Professor and Chair of the Art History department at the University of Delaware. He has published essays on postwar reformulations of modernism and American material culture. Spatial perception in the domestic environment is the subject of "The Modern American House" (2009), winner of the Spiro Kostof Award from the Society of Architectural Historians. He has co-edited "Modernism and the Middle East. Politics of the Built Environment" (2008), the first book-length treatment of modernism in the Middle East; "Cities of Light" (2015), the first global overview of urban lighting; and two forthcoming volumes, "Elusive Archives" and "Modelwork: Material Culture and Modeling in the Humanities". His most recent monograph, "Electric Light: An Architectural History" (2018), examines the novel luminous spaces introduced by electric lighting. His work has been recognized with fellowships from the National Endowment for the Humanities, the Graham Foundation for Advanced Studies in the Fine Arts, the Center for Advanced Study in the Visual Arts, and the Institute for Advanced Study, in Princeton, N.J.

Bogna Michalina Konior

Assistant Arts Professor at Interactive Media Arts department and Research Fellow at AI & Culture Research Centre, NYU Shanghai.
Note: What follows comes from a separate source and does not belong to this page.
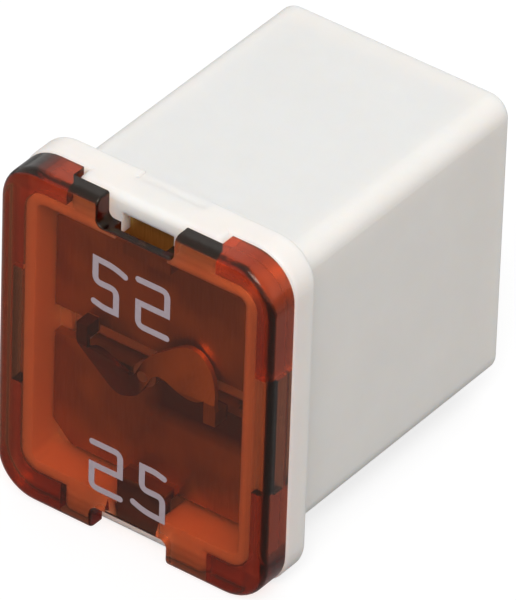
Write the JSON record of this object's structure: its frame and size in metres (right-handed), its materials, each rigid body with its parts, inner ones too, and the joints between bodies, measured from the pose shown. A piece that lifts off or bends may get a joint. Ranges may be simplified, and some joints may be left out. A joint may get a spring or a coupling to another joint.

Recently, her work explores species-level shifts in human culture and politics across technological and ecological changes, especially with regards to Eurasia. She publishes widely on the subjects of new media, digital culture, philosophy, and futurism. Forthcoming essays explore, among others, artificial intelligence in the work of Stanislaw Lem, accelerationism after the Cold War, and mystical imaginations of space colonialism. Learn more at www.bognamk.com   

Natalia Sielewicz

Art historian, curator at the Museum of Modern Art in Warsaw, PhD candidate. In her exhibitions and essays she undertakes issues related to feminism, technology and affective cultures. Most recently she curated Agnieszka Polska. The Thousand-year Plan (2021), Paint also known as Blood. Women, Affect and Desire in Contemporary Painting (2019), Hoolifemmes (2017), the exhibition problematizing performativity and dance as modes of feminine resistance. She also curated the Ministry of Internal Affairs. Intimacy as Text (2017), which was dedicated to affects, autofiction and poetics of confession in literature and visual arts as well as: Private settings (2014), one of the first institutional shows analyzing the impact of the Internet 2.0 on the human condition in the age of late capitalism; and Bread and Roses. Artists and the Class Divide (2015, together with Łukasz Ronduda).

McKenzie Wark

author, among other things, of "Capital is Dead" (Verso 2019) and "Sensoria" (Verso 2020). Her book on Kathy Acker, "Philosophy for Spiders", is out from Duke University Press in September 2021. She teaches at Eugene Lang College, the undergraduate liberal arts division of The New School, in New York City.